At a talk recently on new methods for inverse probability weighting for missing data, I put up the following picture, provoking the consternation of a few people in the room:

The little gray dots on both graphs are the same scatter plot from a population for which the relationship between the x-axis variable and the y-axis variable exhibit a non-linear relationship. The gray line on both graphs is a linear OLS fit to this nonlinear relationship, which by definition is the best linear approximation in terms minimizing squared deviations. The hollow circles show data that are sampled with unequal probabilities from this underlying population of gray dots. The departure from simple random sampling is that the probability of inclusion is increasing simply in the values of the x-axis variable. The black dashed line on the graph to the left is the linear OLS fit to the non-random sample. The black dashed line on the graph to the right is a weighted linear OLS fit, where the weights are equal to the inverse of the predicted probabilities of inclusion in the sample taken from a logistic regression of an inclusion indicator on the x-axis variable. The size of the weights for each observation is proportional to the size of the hollow circles in the right graph.

The picture is meant to illustrate a few things: (1) that the x-axis variable contains two features, one that relates to the y-axis variable, and another separate feature that relates to an indicator for inclusion in the sample, and that these features are not redundant; (2) that using the information from the second feature of the x-axis variable allows us to recover the population-level linear approximation; and (3) that we should not trust the usual textbook advice that we get about departures from random sampling (or, when the goal is causal inference, random assignment), which says that so long as our model includes the variables that explain the departures from equal probability sampling, we can ignore such departures. Clearly the usual textbook advice assumes that the model is correct, which is something that can be verified in only the simplest cases. The picture above might be such a simple case, but for higher dimensional problems, such may not be the case. Thus, what the picture shows is that inverse probability weighting allows us to recover an approximation, so long as the inverse probability weights are accurate. This is half of the “double robustness” property of inverse probability weighted estimators. Insofar as it is *relatively* easier to model the sample inclusion process, relative to the outcome (y) process, this is a useful feature. (An example is when we are trying to estimate treatment effects. In doing so, we can use post-treatment variables to model inclusion in the sample, and we can do so without having to worry about issues of compatibility between the inclusion model and the model we are using to quantify treatment effects. If we wanted to model outcome directly—that is, if we wanted to use an imputation strategy—we’d have to ensure compatibility and marginalize over the values of the post-treatment variable.)
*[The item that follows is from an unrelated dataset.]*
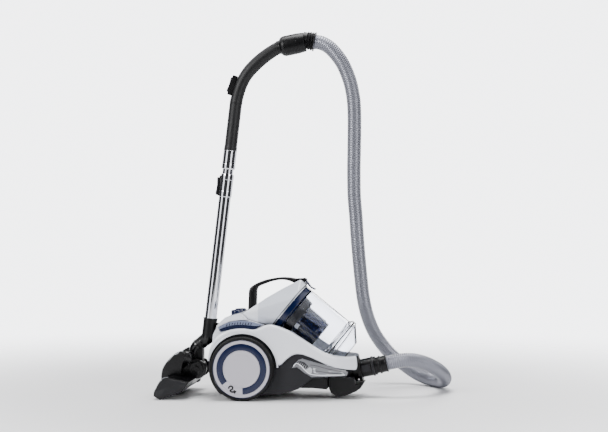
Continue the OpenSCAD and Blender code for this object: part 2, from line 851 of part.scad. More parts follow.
module hose_connector() {
    color("black") on_axis(socket_point, socket_heading) difference() {
        union() {
            translate([0, 0, 0]) cylinder(r = plug_r - run_fit, h = flange_t + 4);
            translate([0, 0, flange_t + part_gap]) cylinder(r = connector_r - 4, h = connector_len - flange_t);
        }
        translate([0, 0, -1]) cylinder(r = cuff_r - 4, h = 80);
        translate([0, 0, 34]) cylinder(r = cuff_r + slide_gap, h = 40);
        button_pocket();
    }
}

// The release button sits in a pocket in the near side of the connector
release_s = 24;
release_depth = 6.4;
release_t = 3;

module button_pocket() {
    translate([-9 - slide_gap, -connector_r, release_s - 12 - slide_gap])
        cube([18 + 2 * slide_gap, release_depth, 24 + 2 * slide_gap]);
}

module connector_button() {
    color("dimgray") on_axis(socket_point, socket_heading)
        translate([-9, -connector_r + 1, release_s - 12]) cube([18, release_t, 24]);
}

module hose_cuff_lower() {
    color("black") on_axis(socket_point, socket_heading)
        turned([[cuff_r - 5, 36], [cuff_r, 36], [cuff_r, cuff_end], [cuff_r - 5, cuff_end]]);
}

module hose_lower() {
    color("silver") swept_tube(hose_route, 0, hose_cut, hose_r, hose_sides, hose_guide);
}

// The upper length starts a hair past the cut, so the two don't share a face
module hose_upper() {
    end = len(hose_route) - 1;
    cut_gap = 0.1;
    path = [for (i = [0 : end]) i == hose_cut
        ? hose_route[i] + cut_gap * heading_at(hose_route, i) : hose_route[i]];
    color("silver") swept_tube(path, hose_cut, end, hose_r, hose_sides, hose_guide);
}

module hose_cuff_upper() {
    color("black") on_axis(upper_cuff_end, upper_cuff_heading)
        turned([[cuff_r - 4, -34], [cuff_r - 1, -34], [cuff_r - 1, -22], [cuff_r + 4, -20], [cuff_r, -15],
                [cuff_r + 4, -10], [cuff_r, -5], [cuff_r + 3, 0], [cuff_r - 4, 0]]);
}

/* Wand */

hook_half = 9;
elbow_point = [-195, 166];
elbow_heading = 229;
elbow_len = 41;

module wand_neck() {
    neck_drop = (neck_top[1] - elbow_point[1]) / cos(wand_lean);
    color("black") {
        on_axis(neck_top, wand_lean) difference() {
            translate([0, 0, -neck_drop]) cylinder(r = neck_r, h = neck_drop);
            translate([0, 0, -40]) cylinder(r = tube_r + run_fit, h = 41);
        }
        translate([elbow_point[0], 0, elbow_point[1]]) sphere(r = neck_r - 0.3);
        on_axis(elbow_point, elbow_heading) cylinder(r = neck_r - 2, h = elbow_len);
        difference() {
            side_prism(-14, 14)
                polygon([[-232, 141], [-208, 141], [pivot_x + 14, pivot_z], [pivot_x - 14, pivot_z]]);
            cross_cylinder([pivot_x, pivot_z], 15, -40, 40);
        }
        cross_ring([pivot_x, pivot_z], pivot_r - 3, pivot_pin_r + run_fit, -barrel_half, barrel_half);
        difference() {
            union() {
                translate([-180, -hook_half, 198.5]) cube([21, 2 * hook_half, 7]);
                translate([-163.5, -hook_half, 180]) cube([4.5, 2 * hook_half, 19]);
            }
            on_axis(neck_top, wand_lean) translate([0, 0, -60]) cylinder(r = tube_r + 1, h = 80);
        }
    }
}

module wand_tube() {
    color("silver") on_axis(neck_top, wand_lean)
        ring(tube_r, tube_r - tube_wall, -38, tube_len);
}

module wand_sleeve() {
    color("silver") on_axis(neck_top, wand_lean) difference() {
        union() {
            translate([0, 0, sleeve_s[0]]) cylinder(r = sleeve_r, h = sleeve_s[1] - sleeve_s[0]);
            translate([-sleeve_r - 3, -7, sleeve_s[0] + 2]) cube([sleeve_r, 14, 58]);
        }
        translate([0, 0, sleeve_s[0] - 1]) cylinder(r = tube_r + run_fit, h = tube_len - sleeve_s[0] + 1.5);
        translate([0, 0, sleeve_s[0] - 1]) cylinder(r = inner_r + slide_gap, h = 90);
    }
}

module sleeve_catch() {
    color("dimgray") on_axis(neck_top, wand_lean)
        translate([-sleeve_r - 9.5, -8, sleeve_s[0] + 3])
            cube([6, 16, 52]);
}

module upper_tube() {
    color("silver") on_axis(neck_top, wand_lean) {
        ring(inner_r, inner_r - tube_wall, 30, upper_s[1]);
        ring(upper_r, inner_r - 0.1, upper_s[0], upper_s[1]);
    }
}

grip_wall = 3;
grip_sides = 32;
bend_steps = 4;
// Housing profile past the last bend: [distance, radius]
housing_profile = [[8, housing_r - 3], [16, housing_r], [housing_len - 30, housing_r],
                   [housing_len - 8, housing_r - 2]];

module grip() {
    bends = grip_bend_line();
    line = concat(bends, [for (q = housing_profile) housing_start + q[0] * heading_vector(housing_heading)]);
    radii = concat([for (q = bends) grip_r], [for (q = housing_profile) q[1]]);
    color("black") difference() {
        swept_pipe(line, radii, grip_wall, grip_sides);
        on_axis(upper_cuff_end, upper_cuff_heading)
            translate([0, 0, -52]) cylinder(r = cuff_r, h = 60);
        on_axis(upper_cuff_end, upper_cuff_heading)
            translate([0, 0, -21]) cylinder(r = cuff_r + 6, h = 60);
    }
}

slider_heading = 18;
slider_point = [-121, 862];

module air_slider() {
    color("dimgray") on_axis(slider_point, slider_heading)
        translate([-grip_r + 6.5, -8, 0]) cube([5, 16, 46]);
}

/* Floor head */

// Puts the head's own frame at the pivot, tipped so that its front edge rests on the floor
module in_head_frame() {
    translate([pivot_x, 0, pivot_z])
        rotate([0, -head_pitch, 0])
            children();
}

roller_point = [-36, -34.8];
roller_r = 8;
roller_y = [88, 104];
mouth_x = [-92, -62];
mouth_half = 108;
pedal_y = [70, 106];
brush_x = [-100, -52];

module head_body() {
    color("black") in_head_frame() {
        difference() {
            union() {
                side_prism(-head_half, head_half) polygon(head_shell_outline);
                both_sides() cross_cylinder([0, 0], pivot_r, barrel_half + 2, barrel_half + 2 + ear_w);
                both_sides() side_prism(barrel_half + 2, barrel_half + 2 + ear_w)
                    polygon([[0, -pivot_r + 1], [-60, -12], [-60, 8], [-16, 20], [0, 0]]);
            }
            side_prism(-head_half + head_wall, head_half - head_wall)
                intersection() {
                    offset(delta = -head_wall) polygon(head_shell_outline);
                    translate([-112, -60]) square([100, 100]);
                }
            translate([-103, -head_half + 5, -46]) cube([62, head_w - 10, 10]);
            cross_cylinder([0, 0], pivot_r + 1.5, -barrel_half - 2, barrel_half + 2);
            both_sides() cross_cylinder(roller_point, roller_r + 1, roller_y[0] - 1.5, roller_y[1] + 1.5);
            translate([-96, pedal_y[0] - 1, 2]) cube([34, pedal_y[1] - pedal_y[0] + 2, 20]);
        }
        both_sides() cross_cylinder([0, 0], pivot_pin_r, barrel_half - 12, barrel_half + 4);
    }
}

module head_cover() {
    color("black") in_head_frame() difference() {
        side_prism(-62, 62) offset(delta = -0.4) polygon(head_cover_outline);
        side_prism(-59, 59) offset(delta = -head_wall) polygon(head_cover_outline);
        translate([-64, -25.5, -20]) cube([80, 51, 100]);
        both_sides() cross_cylinder([0, 0], pivot_r + 1, barrel_half + 1, barrel_half + 3 + ear_w);
        both_sides() side_prism(barrel_half + 1.5, barrel_half + 2.5 + ear_w)
            polygon([[0, -pivot_r + 1], [-60.5, -12], [-60.5, 8.5], [-16, 20.5], [0, 0]]);
    }
}

module head_sole() {
    color("gray") in_head_frame() difference() {
        translate([sole_front[0], -head_half + 2, sole_front[1]]) cube([67, head_w - 4, 2.2]);
        translate([mouth_x[0], -mouth_half, sole_front[1] - 1]) cube([30, 2 * mouth_half, 5]);
        for (x = brush_x)
            translate([x, -brush_half - 1, sole_front[1] - 1]) cube([5, 2 * brush_half + 2, 5]);
        both_sides() cross_cylinder(roller_point, roller_r + 1, roller_y[0] - 1.5, roller_y[1] + 1.5);
    }
}

module head_pedal() {
    color("dimgray") in_head_frame()
        side_prism(pedal_y[0], pedal_y[1])
            polygon([[-94, 5], [-92, 9], [-84, 14], [-74, 14.5], [-65, 11], [-65, 7], [-74, 7], [-84, 6]]);
}

brush_half = 120;

module head_brushes() {
    color("darkslategray") in_head_frame() for (x = brush_x)
        translate([x + 1, -brush_half, sole_front[1] + 0.4]) cube([3, 2 * brush_half, 9]);
}

module head_rollers() {
    color("gray") in_head_frame() both_sides()
        cross_cylinder(roller_point, roller_r, roller_y[0], roller_y[1]);
}

chassis();
undertray();
side_shell_left();
side_shell_right();
rear_cover();
park_socket();
exhaust_grille_left();
exhaust_grille_right();
exhaust_filter();
motor_housing();
motor_mounts();
motor_rotor();
reel_bracket();
cable_reel();
circuit_board();
pre_motor_filter();
intake_duct();
duct_windows();
hose_socket();
front_bumper();
cord_gland();
wheel_axles();
cover_screws();
power_button();
rewind_button();
tyre_left();
wheel_disc_left();
wheel_ring_left();
tyre_right();
wheel_disc_right();
wheel_ring_right();
caster_fork();
caster_wheel();
bin_hood();
carry_handle();
bin_latch();
bin_cup();
bin_collar();
cyclone();
cyclone_shroud();
bin_flap();
hose_connector();
connector_button();
hose_cuff_lower();
hose_lower();
hose_upper();
hose_cuff_upper();
wand_neck();
wand_tube();
wand_sleeve();
sleeve_catch();
upper_tube();
grip();
air_slider();
head_body();
head_cover();
head_sole();
head_pedal();
head_brushes();
head_rollers();
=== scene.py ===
"""Looks of a canister vacuum cleaner whose wand is parked upright at its back."""

import random

import bmesh
import bpy
import numpy as np
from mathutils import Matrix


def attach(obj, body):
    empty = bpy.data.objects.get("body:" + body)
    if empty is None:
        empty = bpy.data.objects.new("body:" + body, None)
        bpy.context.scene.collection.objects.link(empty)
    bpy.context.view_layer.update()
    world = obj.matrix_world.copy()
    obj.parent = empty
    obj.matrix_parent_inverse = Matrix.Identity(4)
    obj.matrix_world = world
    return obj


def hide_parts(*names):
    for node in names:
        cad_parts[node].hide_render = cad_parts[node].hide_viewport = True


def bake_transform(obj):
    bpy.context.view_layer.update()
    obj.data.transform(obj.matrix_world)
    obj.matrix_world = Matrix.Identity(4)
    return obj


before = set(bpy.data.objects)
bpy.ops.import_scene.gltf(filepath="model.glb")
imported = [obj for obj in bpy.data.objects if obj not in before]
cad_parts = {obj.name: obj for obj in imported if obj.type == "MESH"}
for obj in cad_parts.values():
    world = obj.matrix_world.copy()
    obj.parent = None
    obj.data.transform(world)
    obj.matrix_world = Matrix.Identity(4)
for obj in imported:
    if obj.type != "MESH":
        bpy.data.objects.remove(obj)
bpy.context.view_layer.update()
MM = 0.001

# ---- Camera, floor and lights -------------------------------------------------------------
# A level camera a little to the right of square on, four metres off, as for a catalogue view.
# The floor is one pale sheet, and large soft lamps stand left, right and above.

camera_data = bpy.data.cameras.new("camera")
camera_data.lens = 79.8
camera_data.sensor_width = 36
camera = bpy.data.objects.new("camera", camera_data)
camera.location = (0.5505, -3.811, 0.5126)
camera.rotation_euler = (np.radians(90), 0, np.radians(7))
bpy.context.scene.collection.objects.link(camera)
bpy.context.scene.camera = camera


def soft_lamp(name, place, aim, size, power):
    """A square lamp at place whose face looks at the point aim."""
    data = bpy.data.lights.new(name, "AREA")
    data.shape, data.size, data.energy = "SQUARE", size, power
    lamp = bpy.data.objects.new(name, data)
    lamp.location = place
    direction = np.subtract(aim, place)
    lamp.rotation_euler = (np.arctan2(np.hypot(*direction[:2]), -direction[2]), 0,
                           np.arctan2(direction[1], direction[0]) - np.pi / 2)
    bpy.context.scene.collection.objects.link(lamp)


soft_lamp("key_lamp", (-2.3, -2.6, 1.9), (0, 0, 0.35), 1.2, 105)
soft_lamp("fill_lamp", (2.9, -2.6, 1.4), (0.1, 0, 0.35), 1.0, 45)
soft_lamp("top_lamp", (0.1, 0.1, 2.8), (0, 0, 0.2), 1.6, 95)
soft_lamp("back_lamp", (0.8, 2.8, 1.6), (0, 0, 0.4), 1.4, 50)

world = bpy.data.worlds.new("studio")
world.use_nodes = True
studio = world.node_tree
rays = studio.nodes.new("ShaderNodeLightPath")


def studio_math(operation, *inputs):
    """A math node of the world; each input is a number or another node's (node, output) pair."""
    made = studio.nodes.new("ShaderNodeMath")
    made.operation = operation
    for place, value in enumerate(inputs):
        if isinstance(value, tuple):
            studio.links.new(value[0].outputs[value[1]], made.inputs[place])
        else:
            made.inputs[place].default_value = value
    return made


# The backdrop is bright where it is seen directly or through clear plastic, and lights the object
# dimly. Reflections see a dark room with two upright light panels, at the camera's two sides.
bounced = studio_math("ADD", (rays, "Diffuse Depth"), (rays, "Glossy Depth"))
direct = studio_math("LESS_THAN", (bounced, 0), 0.5)
through = studio_math("MULTIPLY", (rays, "Is Transmission Ray"), (direct, 0))
seen = studio_math("MAXIMUM", (rays, "Is Camera Ray"), (through, 0))
direction = studio.nodes.new("ShaderNodeSeparateXYZ")
studio.links.new(studio.nodes.new("ShaderNodeTexCoord").outputs["Generated"], direction.inputs[0])
panel = studio_math("COMPARE", (studio_math("ABSOLUTE", (direction, "X")), 0), 0.66, 0.15)
reflected = studio_math("MULTIPLY_ADD", (panel, 0), 2.6, 0.05)
mirrored = studio.nodes.new("ShaderNodeMapRange")
mirrored.inputs["To Min"].default_value = 0.45
studio.links.new(rays.outputs["Is Glossy Ray"], mirrored.inputs["Value"])
studio.links.new(reflected.outputs[0], mirrored.inputs["To Max"])
room = studio.nodes.new("ShaderNodeMapRange")
room.inputs["To Max"].default_value = 5.0
studio.links.new(seen.outputs[0], room.inputs["Value"])
studio.links.new(mirrored.outputs["Result"], room.inputs["To Min"])
studio.links.new(room.outputs["Result"], studio.nodes["Background"].inputs["Strength"])
studio.nodes["Background"].inputs["Color"].default_value = (0.96, 0.97, 1, 1)
bpy.context.scene.world = world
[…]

When I presented this picture, it was interesting to see some people in the audience nodding their heads enthusiastically, but a few looked at me like I had two heads. Someone from the latter camp asked, why is it at all useful to be able to recover an “inaccurate” description of the relationship between the x and y variables?

This is a question about the value of an estimator’s “robustness to misspecification,” by which I mean that the estimator consistently estimates a statistic, $latex \theta$, that *describes* the population, but that $latex \theta$ may not, itself, be a “parameter” in a “data generating process” that gives rise to the population values. One way to look at it is to propose that outcome models are *always* approximations of complex, unknowable relationships, and so we are always estimating $latex \theta$-type objects rather than parameters in any actual data generating process. That being the case, we want to be sure that we are at least estimating an approximation that characterizes the population. To put it another way, the statistic, $latex \theta$, contains all the practical information that we can *use*, without containing all the information that may be needed to characterize the full data generating process. Moving beyond $latex \theta$ may require commitments to further modeling assumptions that we would prefer to avoid; rather, we are content with the population summary that $latex \theta$ provides, so long as we can estimate that summary consistently with our sample.

This all comes into play in a few situations. One is where the relationships between variables are highly irregular—e.g., lots of obscure nonlinearities—but there are pronounced lower-order features that explain enough variation such that a linear approximation is sufficient for the sake of making a decision. To put this more straightforwardly, we have a decision to make, and it depends simply on the general extent to which y is increasing or decreasing in x. In this case, a linear, or possibly quadratic, approximation would suffice. Another situation where this comes into play is with heterogeneous treatment effects. Suppose we want a difference in means estimate of the average treatment effect in the population, but there is substantial heterogeneity in the differences in potential outcomes. Then, a difference in means from a non-representative sample may fail to recover the population difference in means, and so we want to adjust—e.g. with weighting—to get back to the population difference in means. In my view, the two situations described in this paragraph are essentially the same, and the principles are all being illustrated in the picture above. Also, I see clear links between arguments extolling “robustness to misspecification” and the so-called “design-based” orientation toward inference that takes outcomes in the population as fixed and randomness coming from the sampling or experimental design.